Micro-interaction: Micro-interactions are small, focused interactions within a user interface that help users perform specific tasks and provide feedback. They are essential for enhancing user experience by making interfaces feel responsive and engaging, often through animations, transitions, and subtle changes in response to user actions. These interactions can guide users through processes and improve usability by providing clear visual cues.
Prototype: A prototype is a preliminary model of a product that demonstrates its functionality, features, and design. It serves as an essential tool in the design process, allowing designers to test ideas and gather feedback before finalizing a product. Prototyping helps in refining concepts, validating assumptions, and improving user experience through iterative testing and design improvements.
Responsive design: Responsive design is an approach to web design that ensures a website's layout and content adapt seamlessly to various screen sizes and orientations.
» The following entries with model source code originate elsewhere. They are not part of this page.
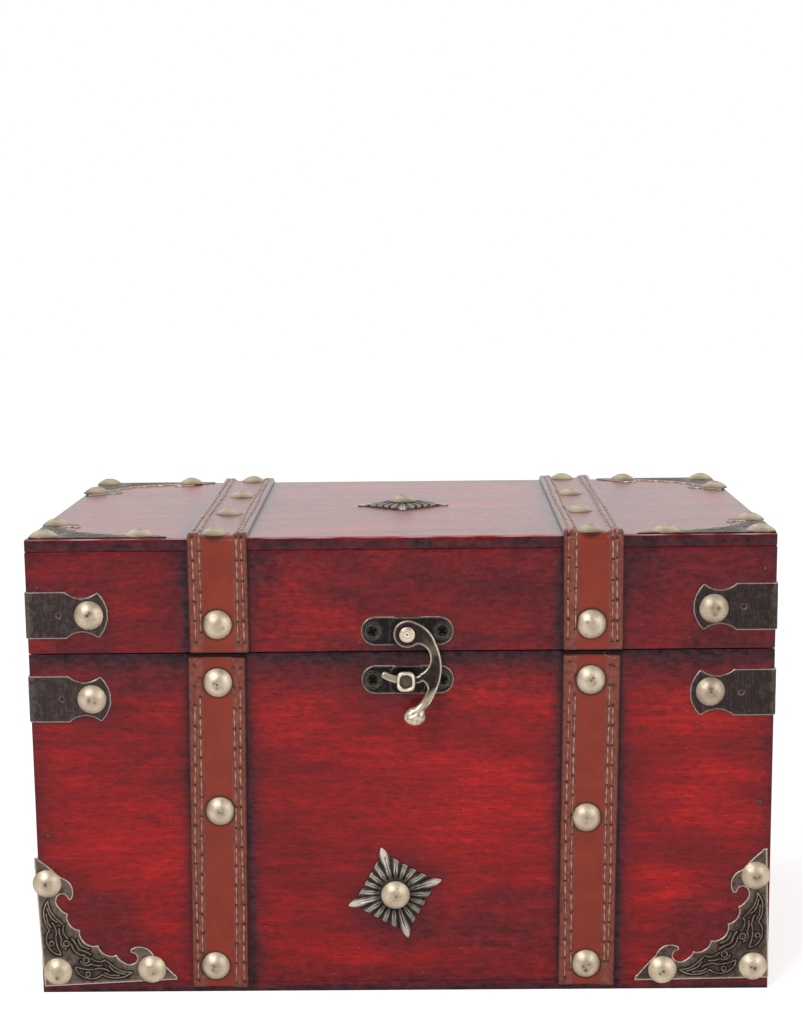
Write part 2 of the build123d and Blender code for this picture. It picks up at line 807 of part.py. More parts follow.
def along_pin(low, high, shape):
    """A shape along Z laid along the hinge pin between two places."""
    return Pos((low + high) / 2, 0, hinge_axis_out) * Rot(0, 90, 0) * shape


def pin_bore(length):
    return polygon_bore(pin_radius + pin_clearance, knuckle_side_count, length)


def knuckle(low, high):
    """A length of barrel along the pin, with its bore."""
    length = high - low
    barrel = extrude(RegularPolygon(knuckle_radius, knuckle_side_count), length / 2, both=True)
    return along_pin(low, high, barrel - pin_bore(length + overrun))


def ear(x_range, up):
    """A tab that stands out from the leaf; its slanted edge meets the other leaf's at full opening."""
    half = math.radians(lid_opening / 2 + stop_play / 2)

    def ray(radius):
        return (hinge_axis_out + radius * math.cos(half), up * radius * math.sin(half))

    outline = [(0, up * ear_inner), ray(ear_inner), ray(ear_reach),
               (hinge_leaf_thickness, up * ear_root), (0, up * ear_root)]
    side = make_face(Polyline(*outline, close=True))
    low, high = x_range
    plane = Plane(origin=(low, 0, 0), x_dir=(0, 0, 1), z_dir=(-1, 0, 0))
    return extrude(plane * side, low - high)


def hinge_leaf(frame, up, knuckles, screws_at):
    """A leaf on the back face with its ears, its knuckles and the strips that reach them."""
    half = hinge_width / 2
    near = knuckle_radius + knuckle_gap
    levels = sorted((up * near, up * hinge_leaf_height))
    leaf = block((-half, half), levels, (0, hinge_leaf_thickness))
    far_edges = leaf.edges().filter_by(Axis.Z).group_by(Axis.Y)[-1 if up > 0 else 0]
    leaf = chamfer(far_edges, hinge_leaf_corner)
    for low, high in knuckles:
        strip = block((low, high), sorted((0, up * near)), (0, hinge_leaf_thickness))
        strip -= along_pin(low, high, pin_bore(hinge_width))
        leaf = leaf + strip + knuckle(low, high)
    for x_range in ((-half, ear_thickness - half), (half - ear_thickness, half)):
        leaf = leaf + ear(x_range, up)
    return frame * leaf - screw_holes(screws_at, hinge_screw_head_radius)


def hinges():
    """Two hinges: the lid leaf holds the middle knuckle, the base leaf the outer two."""
    middle = [(-middle_half, middle_half)]
    outer = [(-barrel_half, -middle_half - knuckle_end_gap), (middle_half + knuckle_end_gap, barrel_half)]
    pieces = {}
    for name, frame in zip(("left", "right"), hinge_frames()):
        pieces[f"hinge_base_leaf_{name}"] = hinge_leaf(frame, -1, outer, hinge_screw_places(-1))
        pieces[f"hinge_lid_leaf_{name}"] = hinge_leaf(frame, 1, middle, hinge_screw_places(1))
        pin = along_pin(-barrel_half, barrel_half, Cylinder(pin_radius, 2 * barrel_half))
        pieces[f"hinge_pin_{name}"] = frame * pin
    pieces["base_hinge_screws"] = screws(hinge_screw_places(-1), hinge_screw_head_radius)
    pieces["lid_hinge_screws"] = screws(hinge_screw_places(1), hinge_screw_head_radius)
    return pieces


def stud_groups():
    return {
        "lid_strap_studs": studs(front_lid_studs + back_lid_studs + top_lid_studs),
        "base_strap_studs": studs(front_base_studs + back_base_studs),
        "lid_clip_studs": studs(lid_clip_places),
        "base_clip_studs": studs(base_clip_places),
        "lid_bracket_studs": studs(top_bracket_places),
        "base_bracket_studs": studs(base_bracket_places),
        "lid_rosette_stud": studs(rosette_places[:1]),
        "base_rosette_stud": studs(rosette_places[1:]),
        "lid_panel_pins": panel_pins(lid_pin_places),
        "base_panel_pins": panel_pins(base_pin_places),
    }


os.makedirs("parts", exist_ok=True)
for group in (base_panels, lid_panels, straps, clips, brackets, rosettes, latch, hinges, stud_groups):
    for node, piece in group().items():
        export_step(piece, f"parts/{node}.step")
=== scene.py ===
import json
import math
from functools import partial

import bmesh
import bpy
import numpy as np
from mathutils import Matrix, Vector


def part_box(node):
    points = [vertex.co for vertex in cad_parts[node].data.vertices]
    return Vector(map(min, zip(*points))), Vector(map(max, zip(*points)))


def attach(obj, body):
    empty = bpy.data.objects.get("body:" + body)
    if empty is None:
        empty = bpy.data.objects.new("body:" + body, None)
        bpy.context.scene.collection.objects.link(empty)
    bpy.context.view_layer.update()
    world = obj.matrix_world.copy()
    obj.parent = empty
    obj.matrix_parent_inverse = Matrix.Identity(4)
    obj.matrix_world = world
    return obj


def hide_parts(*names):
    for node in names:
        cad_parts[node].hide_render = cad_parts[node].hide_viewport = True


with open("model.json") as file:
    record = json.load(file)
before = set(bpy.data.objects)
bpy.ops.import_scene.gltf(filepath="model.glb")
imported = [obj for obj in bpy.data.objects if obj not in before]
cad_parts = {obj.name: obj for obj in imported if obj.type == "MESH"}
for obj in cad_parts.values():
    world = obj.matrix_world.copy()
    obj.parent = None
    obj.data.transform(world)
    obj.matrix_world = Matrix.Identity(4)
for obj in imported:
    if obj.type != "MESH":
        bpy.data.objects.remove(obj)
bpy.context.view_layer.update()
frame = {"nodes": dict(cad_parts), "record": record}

# A small red treasure chest: stained wood, stitched leather straps, domed brass studs, pressed
# corner brackets, bent edge clips, fluted rosettes and a cast swing hook on a riveted plate.
# Sizes are millimetres until a piece's mesh is made. Every piece takes its place from the CAD
# node that it stands for.

MM = 0.001
record = frame["record"]
body_of_node = {node: body for body, nodes in record["behaviour"]["bodies"].items() for node in nodes}
nodes = sorted(frame["nodes"])


def span(node):
    """The lowest and highest corner of a CAD node, in millimetres."""
    return [np.array(corner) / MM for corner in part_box(node)]


def middle_of(node):
    """The middle of a CAD node's box, in millimetres."""
    low, high = span(node)
    return (low + high) / 2


# Sizes of the wooden box, read from its boards, and how round the boards' edges are
half_x, half_y, height = span("lid_top_board")[1]
board_foot = span("lid_top_board")[0][2]
base_top = span("base_front_panel")[1][2]
lid_foot = span("lid_front_panel")[0][2]
seam = (base_top + lid_foot) / 2
wall = span("base_front_panel")[1][1] + half_y
board_rounding, lid_rounding = 0.22, 0.5

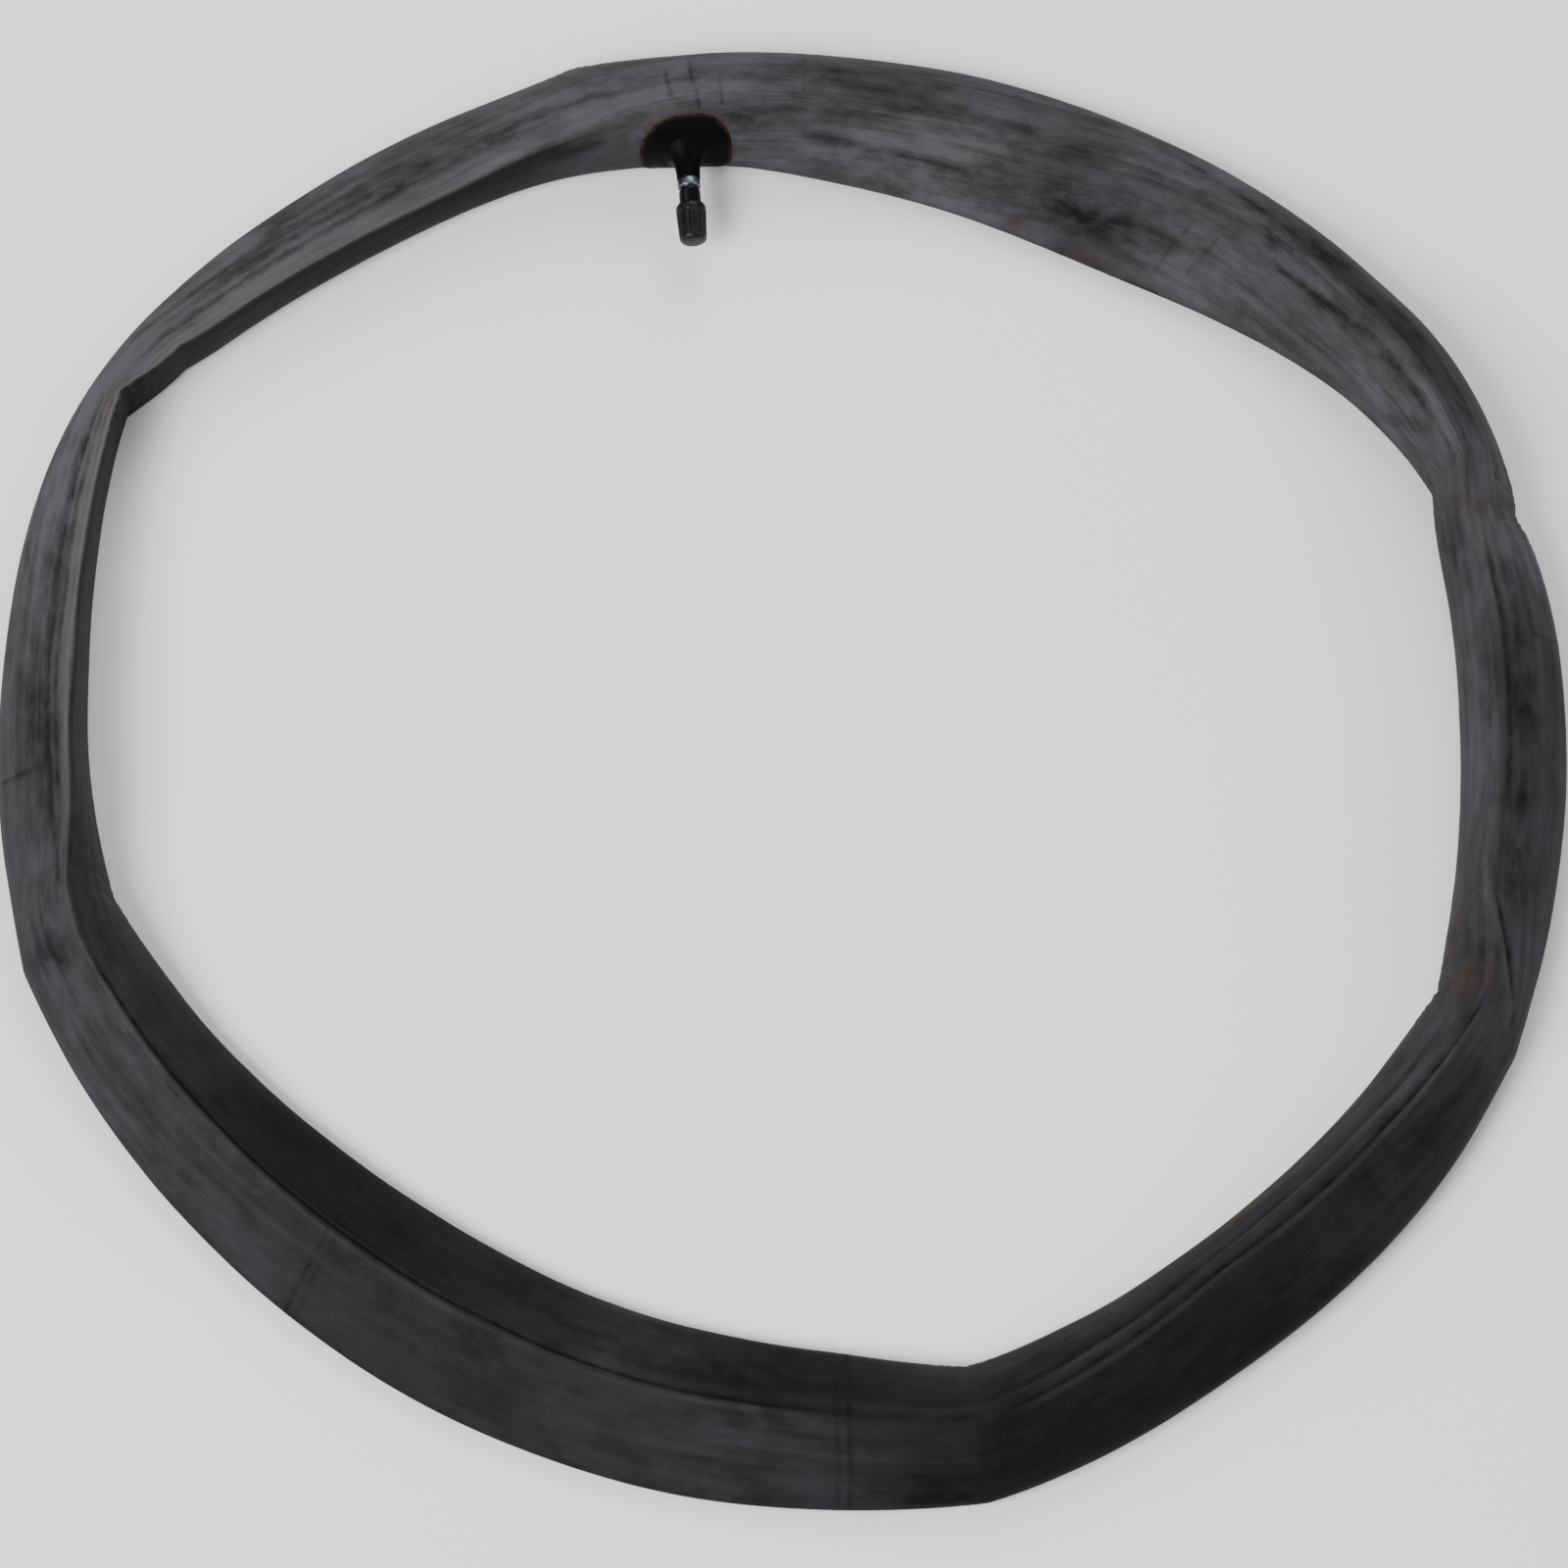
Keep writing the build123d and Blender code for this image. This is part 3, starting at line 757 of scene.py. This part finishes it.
def valve_patch():
    """The moulded base, a thin pad that follows the tube's skin and ends in a feather edge."""
    rings, spokes = 26, 112
    points, fringe = [], []
    for under in (False, True):
        for ring in range(rings):
            share_out = (ring + 1) / rings
            for spoke in range(spokes):
                angle = TURN * spoke / spokes
                scale = 1 / patch_share(math.cos(angle), math.sin(angle))
                off, aside = share_out * scale * math.cos(angle), share_out * scale * math.sin(angle)
                swell = 1 - float(smooth(0.25, 0.90, share_out))
                lift = PATCH_THIN + (PATCH_THICK - PATCH_THIN) * swell
                lift *= 1 - float(smooth(0.93, 1.0, share_out))
                here = valve_azimuth - math.degrees(off / BASE_R)
                points.append(on_skin(here, VALVE_GIRTH + aside, SUNK if under else lift))
                fringe.append(float(smooth(0.90, 1.0, share_out)))
    for lift in (PATCH_THICK, SUNK):
        points.append(on_skin(valve_azimuth, VALVE_GIRTH, lift))
        fringe.append(0.0)
    faces = []
    top_centre, under_centre, second = len(points) - 2, len(points) - 1, rings * spokes
    for spoke in range(spokes):
        after = (spoke + 1) % spokes
        faces.append((top_centre, spoke, after))
        faces.append((under_centre, second + after, second + spoke))
        for ring in range(rings - 1):
            a, b = ring * spokes, (ring + 1) * spokes
            quad = (a + spoke, b + spoke, b + after, a + after)
            faces.append(quad)
            faces.append(tuple(second + quad[k] for k in (0, 3, 2, 1)))
        last = (rings - 1) * spokes
        faces.append((last + spoke, second + last + spoke, second + last + after, last + after))
    piece = new_mesh("valve_patch", points, faces)
    layer = piece.data.attributes.new("fringe", "FLOAT", "POINT")
    layer.data.foreach_set("value", fringe)
    return piece


def turned(name, profile, segments, closed, shape=None):
    """A lathe piece on the valve's axis. The profile is (distance, radius) points in mm,
    outwards along the outer side; shape changes the radius with distance and angle."""
    distance, radius_mm = (np.array(column, float) for column in zip(*profile))
    angles = np.arange(segments) * TURN / segments
    rows, points = [], []
    for k, (d, r) in enumerate(zip(distance, radius_mm)):
        if r == 0:
            rows.append([len(points)] * segments)
            points.append((AXIS_X, ROOT_Y - d * MM, AXIS_Z))
            continue
        radii = np.full(segments, r) if shape is None else shape(k, d, r, angles)
        rows.append(list(range(len(points), len(points) + segments)))
        for angle, value in zip(angles, radii):
            across_x, across_z = value * MM * math.cos(angle), value * MM * math.sin(angle)
            points.append((AXIS_X + across_x, ROOT_Y - d * MM, AXIS_Z + across_z))
    faces = []
    pairs = list(zip(range(len(rows) - 1), range(1, len(rows))))
    if closed:
        pairs.append((len(rows) - 1, 0))
    for a, b in pairs:
        for s in range(segments):
            t = (s + 1) % segments
            corners = [rows[a][s], rows[a][t], rows[b][t], rows[b][s]]
            face = [v for n, v in enumerate(corners) if v != corners[n - 1]]
            if len(set(face)) > 2:
                faces.append(face)
    return new_mesh(name, points, faces)


PITCH = 25.4 / 32                # 8V1 thread, millimetres


def thread_depth(distance, angle, start, end):
    """Depth of a right-handed thread below its crest, from 0 to 1."""
    phase = (distance / PITCH - angle / TURN) % 1.0
    flank = np.clip(1.5 * np.abs(2 * phase - 1) - 0.25, 0, 1)
    shown = smooth(start, start + PITCH, distance) * (1 - smooth(end - PITCH, end, distance))
    return flank * shown


def stepped(points, step):
    """The profile with extra points, so that no run is longer than a step."""
    made = []
    for (d0, r0), (d1, r1) in zip(points[:-1], points[1:]):
        count = max(1, math.ceil(math.hypot(d1 - d0, r1 - r0) / step))
        made += [(d0 + (d1 - d0) * k / count, r0 + (r1 - r0) * k / count) for k in range(count)]
    return made + [points[-1]]


COVER_R, COVER_END = 4.25, 9.2
COVER_SIDES = 72
FLARE_ROWS = 14
FLARE_FOOT = 9.4                 # millimetres from the valve's axis to the flare's edge
FLARE_BURIED = 7.0               # the same, to the ring that is buried in the base
FLARE_TOP, FLARE_TOP_R = 5.0, 4.42
COVER_BORE = 3.15
THREAD_START, THREAD_CREST, THREAD_ROOT = 13.6, 3.87, 3.36


def on_base(angle, spread, lift):
    """Point of the valve's base, at an angle round the valve and a distance from its middle."""
    here = valve_azimuth - math.degrees(spread * math.cos(angle) / BASE_R)
    return on_skin(here, VALVE_GIRTH + spread * math.sin(angle), lift)


def on_stem(angle, distance, radius_mm):
    """Point round the valve's axis, at a distance along it from the root."""
    side_x, side_z = radius_mm * MM * math.cos(angle), radius_mm * MM * math.sin(angle)
    return np.array([AXIS_X + side_x, ROOT_Y - distance * MM, AXIS_Z + side_z])


def flare_point(angle, along):
    """Point of the flare, from its foot on the valve's base (0) to the stem's cover (1)."""
    guides = [
        on_base(angle, FLARE_FOOT, 0.80), on_base(angle, 5.8, 1.75), on_stem(angle, 2.2, 4.55),
        on_stem(angle, FLARE_TOP, FLARE_TOP_R),
    ]
    back = 1 - along
    weights = [back**3, 3 * back**2 * along, 3 * back * along**2, along**3]
    return sum(weight * guide for weight, guide in zip(weights, guides))


def valve_cover():
    """Rubber cover of the stem with its flared foot, which runs out into the base."""
    root = [(-3.0, COVER_BORE), (-3.0, 4.0)]
    flare = [(FLARE_TOP * k / FLARE_ROWS, FLARE_TOP_R) for k in range(FLARE_ROWS + 1)]
    side_wall = [(6.4, 4.29), (8.5, COVER_R), (8.86, 4.21), (9.08, 4.10)]
    end = [(COVER_END, 3.86), (COVER_END, COVER_BORE)]
    piece = turned("valve_cover", root + flare + side_wall + end, COVER_SIDES, True)
    for side in range(COVER_SIDES):
        angle = TURN * side / COVER_SIDES
        piece.data.vertices[COVER_SIDES + side].co = on_base(angle, FLARE_BURIED, SUNK)
        for row in range(FLARE_ROWS + 1):
            vertex = piece.data.vertices[(row + 2) * COVER_SIDES + side]
            vertex.co = flare_point(angle, row / FLARE_ROWS)
    return piece


def valve_metal():
    """Plated stem: shank, smooth band, neck, thread and bore, painted near black beyond the band as
    shade of the thread grooves.
    """
    shank = [(-3.4, 1.5), (-3.4, 4.6), (-2.4, 4.6), (-1.8, 3.1), (9.2, 3.1)]
    band = [(9.2, 3.98), (9.32, 4.1), (11.9, 4.1), (12.15, 4.02)]
    neck = [(12.35, 3.75), (12.6, 3.42), (13.4, 3.40)]
    threaded = stepped([(THREAD_START, 3.60), (13.9, THREAD_CREST), (30.9, THREAD_CREST)], PITCH / 10)
    tip = [(31.1, 3.72), (31.35, 3.45), (31.55, 3.2), (STEM_TIP, 3.1), (STEM_TIP, 2.85), (31.45, 2.75)]
    bore = [(24.6, 2.75), (22.4, 2.1), (12.8, 2.1), (11.8, 1.5)]
    profile = shank + band + neck + threaded + tip + bore
    first = len(shank + band + neck)
    last = first + len(threaded + tip) - 3

    def cut(index, d, r, angles):
        if not first <= index < last:
            return np.full(len(angles), r)
        depth = thread_depth(d, angles, THREAD_START, STEM_TIP + 0.6)
        # The thread gets shallower where the tip tapers.
        return r - (THREAD_CREST - THREAD_ROOT) * depth * min(1, (r - 2.9) / 0.9)

    piece = turned("valve_metal", profile, 64, True, cut)
    distances = np.array([(ROOT_Y - v.co.y) / MM for v in piece.data.vertices])
    layer = piece.data.attributes.new("painted_thread_shade", "FLOAT", "POINT")
    # Painted shade: near black from the neck on, for the shaded thread grooves.
    layer.data.foreach_set("value", (0.96 * smooth(12.1, 12.5, distances)).astype(np.float32))
    return piece


CAP_MOUTH, CAP_TOP = 18.8, 34.0
CAP_BORE, CAP_THREAD = 3.95, 0.28
CAP_FLUTES = 14
FLUTE_DEPTH, FLUTE_HALF = 0.42, 0.27   # millimetres, and half width as a share of the spacing


def dust_cap():
    """Moulded cap: threaded bore, grip flutes and a domed end."""
    ceiling = [(32.9, 0), (32.9, 3.6), (32.75, CAP_BORE)]
    bore = stepped([(32.5, CAP_BORE), (19.3, CAP_BORE)], PITCH / 8)
    mouth = [(19.0, 4.0), (18.84, 4.12), (CAP_MOUTH, 4.25), (18.84, 4.42), (19.0, 4.62)]
    body = stepped([(19.3, 4.86), (20.0, 5.30), (20.4, 5.43), (21.5, 5.45), (32.0, 4.92)], 0.35)
    shoulder = [(32.5, 4.80), (32.95, 4.58), (33.3, 4.25), (33.6, 3.75)]
    dome = [(33.82, 3.1), (33.95, 2.1), (CAP_TOP, 1.0), (CAP_TOP, 0)]
    profile = ceiling + bore + mouth + body + shoulder + dome
    bore_rows = range(len(ceiling), len(ceiling + bore))
    grip_rows = range(len(ceiling + bore + mouth), len(profile))

    def form(index, d, r, angles):
        if index in bore_rows:
            return r + CAP_THREAD * thread_depth(d, angles, CAP_MOUTH, 32.6)
        if index in grip_rows:
            from_flute = (angles * CAP_FLUTES / TURN + 0.5) % 1.0 - 0.5
            shown = smooth(21.9, 22.9, d) * (1 - smooth(31.2, 32.8, d))
            return r - FLUTE_DEPTH * shown * np.clip(1 - (from_flute / FLUTE_HALF) ** 2, 0, 1)
        return np.full(len(angles), r)

    return turned("dust_cap", profile, CAP_FLUTES * 10, False, form)


dress(valve_patch(), "valve_rubber", "tube", "valve_base")
dress(valve_cover(), "valve_rubber", "tube", "valve_base")
dress(valve_metal(), "plated_brass", "tube", "valve_stem")
dress(dust_cap(), "cap_plastic", "cap", "cap_shell")

# ---------------------------------------------------------------- CAD pieces of the core
CARRIED = {
    "core_plug": "brass",
    "core_barrel": "brass",
    "core_gasket": "gasket",
    "core_spring": "spring_steel",
    "core_pin": "brass",
    "seat_cup": "brass",
    "seat_washer": "seal_rubber",
    "cap_seal": "seal_rubber",
}
for node, slot in CARRIED.items():
    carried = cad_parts[node]
    carried.data.materials.clear()
    carried.data.materials.append(FINISHES[slot])

# ---------------------------------------------------------------- floor, light and camera
FLOOR_SIZE = 6.0


def floor():
    """Pale floor, just under the tube."""
    half = FLOOR_SIZE / 2
    corners = [(-half, -half, 0), (half, -half, 0), (half, half, 0), (-half, half, 0)]
    piece = new_mesh("floor", corners, [(0, 1, 2, 3)], smooth_shading=False)
    piece.data.materials.append(floor_finish())
    piece.location.z = -0.0002
    return piece


def softbox(name, place, size, power):
    """Square soft light that looks at the middle of the loop."""
    light = bpy.data.lights.new(name, "AREA")
    light.shape = "SQUARE"
    light.size = size
    light.energy = power
    lamp = bpy.data.objects.new(name, light)
    lamp.location = place
    lamp.rotation_euler = (-Vector(place)).to_track_quat("-Z", "Y").to_euler()
    bpy.context.scene.collection.objects.link(lamp)


floor()
softbox("key_light", (-1.3, -0.9, 1.7), 1.2, 75)
softbox("back_light", (0.5, 1.7, 1.3), 1.4, 26)
softbox("right_light", (1.9, -0.3, 1.3), 1.2, 14)

world = bpy.data.worlds.new("soft_room")
world.use_nodes = True
world.node_tree.nodes["Background"].inputs["Color"].default_value = (0.95, 0.97, 1.0, 1)
world.node_tree.nodes["Background"].inputs["Strength"].default_value = 0.45
bpy.context.scene.world = world

CAMERA_AZIMUTH, CAMERA_ELEVATION = math.radians(-4.4), math.radians(70)
CAMERA_DISTANCE = 1.9
CAMERA_TARGET = Vector((-0.001, -0.014, 0.012))
toward_camera = Vector(
    (
        math.sin(CAMERA_AZIMUTH) * math.cos(CAMERA_ELEVATION),
        -math.cos(CAMERA_AZIMUTH) * math.cos(CAMERA_ELEVATION),
        math.sin(CAMERA_ELEVATION),
    )
)
camera_data = bpy.data.cameras.new("camera")
camera_data.lens = 126.54
camera_data.sensor_width = 36
camera = bpy.data.objects.new("camera", camera_data)
camera.location = CAMERA_TARGET + CAMERA_DISTANCE * toward_camera
camera.rotation_euler = (-toward_camera).to_track_quat("-Z", "Y").to_euler()
bpy.context.scene.collection.objects.link(camera)
bpy.context.scene.camera = camera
This flexibility enhances user experience by providing a consistent interface across different devices, from desktops to smartphones, accommodating the diverse ways users access digital content.
Typography: Typography is the art and technique of arranging type to make written language legible, readable, and visually appealing when displayed. It involves the selection of typefaces, point sizes, line lengths, line spacing, and letter spacing, all of which contribute to the overall aesthetic and functionality of design. Good typography enhances user experience by making content easier to read and understand, thus playing a crucial role in effective user interfaces, design software applications, style consistency, and brand identity.
Usability testing: Usability testing is a technique used to evaluate a product or service by testing it with real users. This process helps identify any usability issues and understand how users interact with the design, which informs improvements and optimizes user experience.
User Flow: User flow is the path a user takes through an application or website to achieve a specific goal. It encompasses the sequence of steps users follow, including their interactions with various interface elements and components, to complete tasks efficiently. Understanding user flow is essential for creating intuitive navigation systems, developing effective wireframes, and designing interactive prototypes that enhance user experience.
Visual style guide: A visual style guide is a comprehensive document that outlines the visual elements and design standards for a project, ensuring consistency across various platforms and mediums. It includes guidelines on typography, color palettes, imagery, icons, and layout principles, serving as a reference for designers and developers to maintain a cohesive aesthetic throughout the user experience.
WCAG: WCAG, or Web Content Accessibility Guidelines, is a set of guidelines created to ensure that web content is accessible to all users, including those with disabilities. These guidelines provide a framework for making websites usable for people with visual, auditory, motor, and cognitive impairments, which aligns closely with effective user interface design principles and best practices in UI/UX design tools. Adhering to WCAG helps create a more inclusive digital environment while also providing a standard for testing and validating the accessibility of designs.
Wireframe: A wireframe is a visual blueprint that outlines the structure and layout of a digital product, typically used in the early stages of design. It serves as a skeletal representation of a webpage or application, showcasing interface elements and components without detailed graphics or color. Wireframes help designers, developers, and stakeholders to understand the functionality and flow of a product before diving into the finer details of UI design.